Preparing Future Generations

In recent years, many retirement-eligible senior employees have remained at work, blocking new leaders from rising up, while professional development of the next generation is often lacking. It falls to CTOs to develop future generations of leaders to fill the gap. Doing so requires:

  • Consistent internal communication and a transparent culture: New approaches might include balancing the importance of “hard” and “soft” skills, encouraging individualized leadership styles, providing leaders with broad development opportunities, giving access to tech-driven development initiatives, and offering opportunities for people to move around and demonstrate commitment.
  • Embracing a new generation of leadership style: CTOs should create clear succession paths for employees, as well as well-marketed, accessible development opportunities. Emerging leaders treat leadership like a responsibility and take a “whole-person” approach, merging work with life commitments.

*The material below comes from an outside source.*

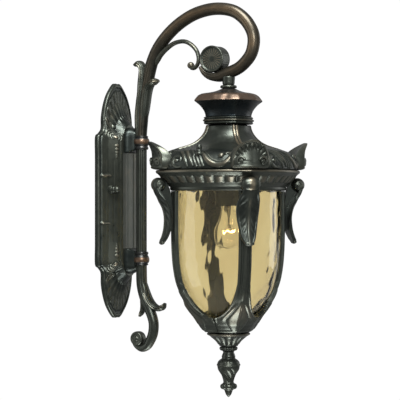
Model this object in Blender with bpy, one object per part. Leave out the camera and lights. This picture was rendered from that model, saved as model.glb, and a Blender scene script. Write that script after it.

Competing for Talent in a Hyper-Competitive Market

Demand for skilled leaders continues to increase, while the supply of eligible candidates shrinks, creating more competition for talent. The CTO must identify how to attract and retain key talent, moving beyond compensation and benefits to build distinct and engaging cultures that leverage:

  • The employee value proposition (EVP): CTOs lay the foundations of the EVP, ensuring promises are met and adapting it as workforce values change over time. CTOs can analyze the integrity and effectiveness of the EVP through employee surveys, reviews and performance metrics. Then, the CTO can deploy new talent strategies and tailor development programs and benefits to specific segments of the workforce.
  • Diversity and inclusion: Emerging leaders see diversity and inclusion as imperative and are attracted to companies that align with these values. CTOs must evaluate leadership gaps and integrate new processes for promoting diversity. Some tie diversity and inclusion programs to overall performance, while others create an inclusive environment where employees feel comfortable sharing differing opinions. The definition of “diversity” has broadened beyond gender, race and sexual orientation to include a myriad of socio-economic factors.

The talent market is undergoing a drastic transformation, and a sustainable strategy for the future may require the dismantling of human resources models of the past. The value of the CTO is unlocked through collaboration, so communication with senior leadership is critical to effectively grow and nurture a company’s most valuable asset—its human capital.